Mr Turnbull blamed his axing on “the right-wing media ecosystem”.

“It’s just thuggery,” he told The Sydney Morning Herald.

Mr Kean said the board’s purpose was to create jobs in low-carbon industries while reducing emissions in ways that grew the economy.

“It is important that the focus is on achieving these outcomes, based on facts, technology, science, and economics,” he said on Tuesday.

“The focus should not be on personality,” he said.

Mr Turnbull had “contributed much to our country … However, no person’s role on the board should distract from achieving results for the NSW people or from the government’s work in delivering jobs and opportunities for the people of NSW”.

“For this reason, I have decided not to proceed with his appointment as chair.”

The NSW chief scientist and engineer will act in the role until a new chair is named.

Tuesday’s announcement came hours after The Daily Telegraph published a letter Mr Turnbull wrote to the NSW government objecting to the expansion of a coal mine in the Upper Hunter near his family’s 1092-hectare property.

On Monday, Mr Turnbull said he and wife Lucy had made the submission “as long term landowners in the district and in no other capacity”.

He rejected any conflict with his new role saying “the net zero board has no role in mining approvals whatsoever”.

Deputy Premier and Nationals Leader John Barilaro was the first person to declare Mr Turnbull had been axed.

“We are not proceeding with the appointment of Malcolm Turnbull as chair,” he told Sydney radio 2GB ahead of Mr Kean’s statement.

“You need someone who brings people together and not divides and unfortunately Malcolm has done the opposite.

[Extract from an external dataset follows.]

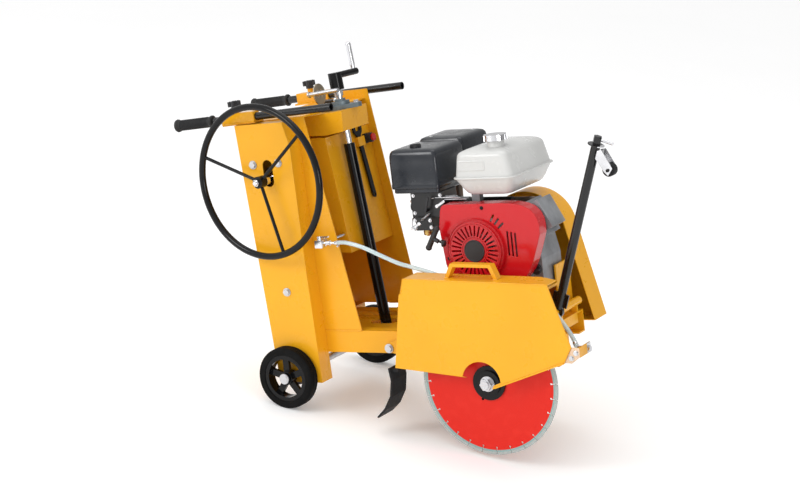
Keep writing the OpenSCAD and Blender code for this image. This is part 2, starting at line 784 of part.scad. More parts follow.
// The hose is one tube swept along the route, a ring of points at each station
function hose_ahead(i) = hose_route[min(i + 1, len(hose_route) - 1)] - hose_route[max(i - 1, 0)];
function hose_across(i) = cross(hose_ahead(i), [0, 0, 1]) / norm(cross(hose_ahead(i), [0, 0, 1]));
function hose_above(i) = cross(hose_across(i), hose_ahead(i)) / norm(hose_ahead(i));
function hose_point(i, a) = hose_route[i] + hose_d / 2 * (hose_across(i) * cos(a) + hose_above(i) * sin(a));

module water_hose() color([0.75, 0.85, 0.86]) place() {
    sides = 10;
    n = len(hose_route);
    points = [for (i = [0:n - 1]) for (k = [0:sides - 1]) hose_point(i, k * 360 / sides)];
    walls = [for (i = [0:n - 2]) for (k = [0:sides - 1])
        [i * sides + k, i * sides + (k + 1) % sides, (i + 1) * sides + (k + 1) % sides, (i + 1) * sides + k]];
    first = [for (k = [0:sides - 1]) sides - 1 - k];
    last = [for (k = [0:sides - 1]) (n - 1) * sides + k];
    polyhedron(points, concat([first], walls, [last]), convexity = 10);
}

module filler_cap() color(black) place() translate([filler_x, 120, 0]) {
    translate([0, 0, 823.4]) cylinder(r = 27, h = 9);
    translate([0, 0, 786]) cylinder(r = 21.9, h = 38);
}

// ---- handles ----

module handle(side) {
    on_handle(side) {
        translate([60, 0, 0]) rotate([0, 90, 0]) difference() {
            cylinder(r = handle_d / 2, h = handle_len - 60);
            translate([0, 0, -1]) cylinder(r = handle_d / 2 - 2.5, h = handle_len);
        }
        rotate([0, 90, 0]) rotate_extrude() polygon([[0, 0], [19, 0], [21, 4], [20, 9], [16.5, 14], [16.5, 132],
            [20, 138], [20, 143], [16.5, 146], [handle_d / 2, 146], [handle_d / 2, 60], [0, 60]]);
    }
}

module near_handle() color(black) place() handle(-1);

module far_handle() color(black) place() handle(1);

module star_knob(side) {
    on_handle(side) translate([knob_at, 0, 0]) {
        translate([0, 0, handle_d / 2 + 0.4]) cylinder(r = 6, h = 26);
        translate([0, 0, 30.4]) cylinder(r = 13, h = 12);
        translate([0, 0, 40]) linear_extrude(16) {
            circle(r = 15);
            for (i = [0:4]) rotate(i * 72) translate([15, 0]) circle(r = 7.5, $fn = 32);
        }
    }
}

module near_knob() color(black) place() star_knob(-1);

module far_knob() color(black) place() star_knob(1);

// ---- guide pole ----

module guide_pole() color(black) place() on_pole() {
    difference() {
        union() {
            translate([0, 7, 0]) rotate([90, 0, 0]) cylinder(r = 20, h = 14);
            translate([0, 0, 12]) cylinder(r = pole_r, h = pole_len - 30);
            translate([-26, -3, 18]) cube([52, 6, 44]);
        }
        translate([0, 10, 0]) rotate([90, 0, 0]) cylinder(r = 8 + run_gap, h = 20);
    }
    translate([0, 0, pole_len - 18]) cylinder(r = 26, h = 3);
    translate([0, 0, pole_len - 15]) cylinder(r = 13, h = 26, $fn = 6);
    translate([0, 0, pole_len + 2]) rotate([0, 90, 0]) cylinder(r = 5, h = 52);
    for (s = [-1, 1]) difference() {
        translate([0, s * 16 - 2, 0]) rotate([90, 0, 0]) mirror([0, 0, 1]) linear_extrude(4)
            polygon([[12, pole_len - 30], [26, pole_len - 22], [74, pole_len - 66], [66, pole_len - 92],
                [50, pole_len - 84], [12, pole_len - 52]]);
        translate([61, 20, pole_len - 76]) rotate([90, 0, 0]) cylinder(r = 5 + run_gap, h = 40);
    }
}

module guide_roller() color(rubber) place() on_pole() translate([61, 0, pole_len - 76]) rotate([90, 0, 0]) {
    cylinder(r = 20, h = 24, center = true);
    cylinder(r = 5, h = 44, center = true);
}

// ---- engine ----

module crankcase() color(castgrey) place() {
    // lower case, hollow, on four feet
    difference() {
        union() {
            block([540, -60, bed_z], [790, 112, 430]);
            rod_y(crank_x, crank_z, 46, 108, 120);
        }
        block([552, -48, bed_z + 10], [778, 100, 420]);
        rod_y(crank_x, crank_z, 12.7 + run_gap, 90, 130);
    }
    block([600, -40, 428], [628, -16, 541]);
    side_plate([[788, bed_z], [826, bed_z], [826, 330], [812, 396], [788, 422]], -50, 85);
    // cylinder barrel with its fins, leaning forward
    translate([700, -5, 395]) rotate([0, 62, 0]) {
        difference() {
            cylinder(r = 46, h = 165);
            translate([0, 0, 8]) cylinder(r = 38, h = 150);
        }
        for (i = [0:8]) translate([-60, -52, 48 + i * 11]) cube([120, 104, 4.5]);
        translate([-48, -48, 146]) cube([96, 96, 26]);
    }
}

shroud_side = concat([[513, 446], [524, 330], [536, 292], [560, 262], [600, 250], [745, 258], [780, 274],
    [806, 300], [826, 336], [842, 378],
    [857, 420], [858, 444]], [[855, 464], [846, 484], [830, 501], [806, 512], [772, 518], [730, 520],
    [536, 518], [527, 512], [522, 500]]);
shroud_cut = [[520, 443], [530, 334], [542, 297], [565, 268], [602, 256], [742, 264], [776, 280], [800, 304],
    [820, 340], [835, 380], [850, 420], [851, 443], [848, 461], [840, 479], [826, 495], [803, 506], [771, 511],
    [730, 513], [540, 511], [533, 507], [529, 499]];

module fan_shroud() color(red) place() {
    difference() {
        side_plate(shroud_side, -112, -62);
        side_plate(shroud_cut, -107, -60);
        rod_y(crank_x, crank_z, 60, -114, -100);
        for (i = [0:2]) block([744 + i * 13, -114, 356 - i * 2], [750 + i * 13, -104, 432 - i * 3]);
        for (i = [0:2]) translate([crank_x, -114, crank_z]) rotate([0, -40 - i * 9, 0])
            translate([103, 0, -3]) cube([26, 10, 6]);
    }
}

module recoil_cover() place() {
    color(red) difference() {
        union() {
            rod_y(crank_x, crank_z, 98, -124, -112);
            rod_y(crank_x, crank_z, 90, recoil_y, -124);
        }
        rod_y(crank_x, crank_z, 92, -121, -111);
        for (i = [0:29]) translate([crank_x, recoil_y + 4, crank_z]) rotate([0, i * 12, 0])
            translate([46, -6, -2.8]) cube([34, 12, 5.6]);
    }
    color(black) rod_y(crank_x, crank_z, 35, recoil_y - 2, recoil_y);
}

module recoil_grip() color(black) place() {
    translate([507, -150, 421]) rotate([0, 30, 0]) {
        translate([0, 0, -34]) cylinder(r = 9, h = 68);
        for (s = [-1, 1]) translate([0, 0, s * 34]) sphere(r = 10);
        rotate([0, 90, 0]) cylinder(r = 7, h = 22);
    }
    translate([526, -148, 408]) rotate([0, 68, 0]) cylinder(r = 2.5, h = 16);
}

module fuel_tank() color([0.93, 0.93, 0.91]) place() {
    difference() {
        union() {
            hull() {
                block([576, -104, 600], [778, 196, 603]);
                block([586, -98, 668], [759, 190, 672]);
                block([616, -66, 687], [730, 158, 690]);
            }
            hull() {
                block([576, -104, 592], [778, 196, 594]);
                block([610, -78, 541], [752, 166, 544]);
            }
            block([570, -110, 594], [785, 202, 600]);
        }
        hull() {
            block([582, -98, 593], [772, 190, 601]);
            block([592, -92, 661], [753, 184, 665]);
        }
        hull() {
            block([582, -98, 592], [772, 190, 596]);
            block([616, -72, 547], [746, 160, 550]);
        }
        block([600, -108, 622], [690, -97, 650]);
        translate([cap_x, cap_y, 655]) cylinder(r = 20, h = 60);
    }
    difference() {
        translate([cap_x, cap_y, 662]) cylinder(r = 26, h = 42);
        translate([cap_x, cap_y, 661]) cylinder(r = 20, h = 50);
    }
}

module fuel_cap() color(steel) place() translate([cap_x, cap_y, 0]) {
    translate([0, 0, 704.4]) cylinder(r = 36, h = 18);
    translate([0, 0, 688]) cylinder(r = 19.9, h = 17);
    for (i = [0:7]) rotate([0, 0, i * 45]) translate([33, -4, 704.4]) cube([6, 8, 16]);
}

module air_cleaner() color([0.16, 0.16, 0.18]) place() {
    difference() {
        hull() {
            for (x = [357, 499]) for (y = [-78, 88]) translate([x, y, 566]) cylinder(r = 12, h = 112, $fn = 32);
            for (x = [363, 493]) for (y = [-70, 80]) translate([x, y, 676]) cylinder(r = 12, h = 12, $fn = 32);
        }
        block([357, -78, 560], [499, 88, 674]);
    }
    hull() {
        for (x = [361, 495]) for (y = [-72, 84]) translate([x, y, 551]) cylinder(r = 11, h = 15, $fn = 32);
    }
    translate([428, 5, 686]) cylinder(r = 15, h = 10);
}

module carburettor() place() {
    color(black) block([395, -62, 470], [510, 30, 551]);
    color(black) rod_x(490, 715, 12, 500, 18);
    color(black) block([410, -74, 430], [470, -20, 472]);
    color(black) rod_x(380, 396, -30, 500, 14);
    color([0.72, 0.58, 0.30]) translate([436, -48, 412]) cylinder(r = 13, h = 20);
}

module throttle_lever() color(black) place() {
    rod_y(452, 494, 5, -84, -62.4);
    side_plate([[448, 490], [456, 490], [470, 536], [462, 538]], -84, -80);
}

// Silencer in its black guard behind the air cleaner, fed by a pipe from the cylinder
module muffler() place() {
    color(black) difference() {
        hull() {
            for (x = [363, 494]) for (y = [116, 278]) translate([x, y, 568]) cylinder(r = 11, h = 118, $fn = 32);
            for (x = [369, 488]) for (y = [122, 272]) translate([x, y, 684]) cylinder(r = 11, h = 12, $fn = 32);
        }
        block([358, 111, 574], [499, 283, 682]);
        rod_y(400, 610, 14, 280, 292);
    }
    color(steel) ring_y(400, 610, 17, 14, 289, 312);
    color(steel) translate([470, 122, 490]) cylinder(r = 13, h = 79);
    color(steel) rod_y(470, 490, 13, 88, 122);
    color(steel) rod_x(470, 788, 88, 490, 13);
    color(steel) rod_y(775, 490, 13, 47, 88);
}

// ---- small parts ----

module stop_switch() color(black) place() on_face() translate([0, 156, -42]) {
    difference() {
        union() {
            translate([0.2, -16, -16]) cube([12, 32, 32]);
            translate([12, 0, 0]) rotate([0, 90, 0]) cylinder(r = 16, h = 14);
        }
        translate([8, 0, 0]) rotate([0, 90, 0]) cylinder(r = 9.5, h = 20);
    }
}

module stop_button() color([0.80, 0.08, 0.08]) place() on_face() translate([0, 156, -42]) rotate([0, 90, 0]) {
    translate([0, 0, 14]) cylinder(r = 9, h = 16);
    translate([0, 0, 29]) cylinder(r = 12, h = 6);
}

// The blade spanner hangs in the tank's strap, its open jaws up
module spanner() color(black) place() on_face() translate([4.5, 106, -1]) rotate([4, 0, 0]) {
    t = 5;
    difference() {
        union() {
            rotate([0, 90, 0]) cylinder(r = 27, h = t);
            translate([0, -10, -225]) cube([t, 20, 205]);
            translate([0, 0, -225]) rotate([0, 90, 0]) cylinder(r = 10, h = t);
        }
        translate([-1, -13, -9]) cube([t + 2, 26, 60]);
        translate([-1, -40, 6]) cube([t + 2, 80, 40]);
        translate([-1, 0, -225]) rotate([0, 90, 0]) cylinder(r = 4.5, h = t + 2);
    }
}

module frame_bolts() color(steel) place() {
    for (p = [[-52, 686], [43, 690], [17, 273]])
        translate([p[0], -cover_y, p[1]]) rotate([90, 0, 0]) hex_bolt(11, 9);
    rod_y(hinge_x, hinge_z, 6, -212, rail_near);
    rod_y(hinge_x, hinge_z, 11, -199.6, rail_near);
    translate([hinge_x, -206, hinge_z]) rotate([90, 0, 0]) hex_bolt(12, 9);
    on_screw() for (s = [-1, 1]) translate([s * 58, 0, seat_t + (s < 0 ? 18 : 14)]) hex_bolt(9, 8);
    for (x = [522, 806]) for (y = [-80, 100]) translate([x, y, bed_z]) hex_bolt(9, 7);
    translate([838, 50, 228]) rotate([0, 90, 0]) hex_bolt(9, 8);
}

chassis_frame();
engine_bed();
rear_column();
water_tank();
chain_cover();
top_console();
screw_bearing();
lock_disc();
pillow_blocks();
hand_bearing();
drive_chain();
belt_cover();
drive_belts();
crankcase();
fan_shroud();
recoil_cover();
fuel_tank();
air_cleaner();
carburettor();
muffler();
water_cock();
water_hose();
blade_guard();
guard_handle();
spray_block();
mud_flap();
frame_bolts();
stop_switch();
blade();
blade_flanges();
arbor_nut();
arbor_shaft();
driven_pulley();
drive_pulley();
rear_axle();
rear_rims();
rear_tyres();
hand_shaft();
handwheel();
depth_arm();
front_rims();
front_tyres();
depth_tube();
lead_screw();
crank_arm();
crank_grip();
lock_pin();
near_handle();
far_handle();
near_knob();
far_knob();
guide_pole();
guide_roller();
cock_lever();
stop_button();
spanner();
recoil_grip();
fuel_cap();
filler_cap();
throttle_lever();
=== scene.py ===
"""Looks of the walk-behind concrete saw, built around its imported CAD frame."""

import math
import random

import bmesh
import bpy
from mathutils import Matrix, Vector


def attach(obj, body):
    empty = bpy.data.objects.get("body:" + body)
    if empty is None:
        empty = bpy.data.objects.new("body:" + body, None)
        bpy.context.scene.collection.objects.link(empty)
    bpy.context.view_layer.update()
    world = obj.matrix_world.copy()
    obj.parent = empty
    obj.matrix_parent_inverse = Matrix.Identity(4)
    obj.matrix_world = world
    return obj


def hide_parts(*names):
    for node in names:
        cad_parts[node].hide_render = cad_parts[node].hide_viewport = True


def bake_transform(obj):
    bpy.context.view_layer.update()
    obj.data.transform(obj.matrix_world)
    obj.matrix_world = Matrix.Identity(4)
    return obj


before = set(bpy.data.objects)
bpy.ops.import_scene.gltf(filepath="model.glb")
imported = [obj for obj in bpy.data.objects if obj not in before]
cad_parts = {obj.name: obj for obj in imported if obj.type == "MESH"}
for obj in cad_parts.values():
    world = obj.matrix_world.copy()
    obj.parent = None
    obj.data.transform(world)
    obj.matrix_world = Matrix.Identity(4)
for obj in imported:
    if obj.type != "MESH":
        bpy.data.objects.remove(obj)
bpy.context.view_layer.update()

# ---- the design's own frames, in millimetres, as matrices into the row frame ----

REAR_WHEEL_R = 100
PITCH = math.radians(12.5)


def moved(x, y, z):
    return Matrix.Translation((x, y, z))


def turned(degrees, axis):
    return Matrix.Rotation(math.radians(degrees), 4, axis)


CHASSIS = Matrix.Scale(0.001, 4) @ moved(-242, 14.5, REAR_WHEEL_R) @ Matrix.Rotation(-PITCH, 4, "Y")
HANDLES = {s: CHASSIS @ moved(-345, s * 228, 817) @ turned(-3.7, "Y") for s in (-1, 1)}
POLE = CHASSIS @ moved(866, -60, 168) @ turned(19.5, "Y")
NEAR = turned(90, "X")   # turns a piece made up local Z so that it points to the machine's near side
FAR = turned(-90, "X")
FRONT = turned(90, "Y")


def at(x, y, z):
    """A point of the design's chassis frame, in the row frame."""
    return CHASSIS @ Vector((x, y, z))


# ---- camera ----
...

“Great result for common sense.

“He pulled my pants down within 48 [hours] of his appointment on an area that I take seriously,” he said of Mr Turnbull’s recent comments on coal mines.

“I’m the deputy premier … and I chose to be the mining minister because I thought for the last 10 years we have not done enough to support the industry which has been the backbone of our economy and the nation.”

Later on Tuesday, Premier Gladys Berejiklian said she didn’t like Mr Barilaro’s “terminology” but Mr Turnbull’s appointment had become a distraction.

“Former prime ministers deserve our respect. Malcolm has always had mine and will continue to have that into the future,” she said.

“I want to thank him public for all he continues to do in public life. We don’t always has to agree with what everybody says or does but we have to encourage people to speak their mind and be true to what they believe.”

Last week, Defence Minister Peter Dutton weighed in on Mr Turnbull’s appointment.

“All I can say is that Malcolm was very consistent as prime minister, and that is that he supported coal mining, and he said that on the public record on a number of occasions.”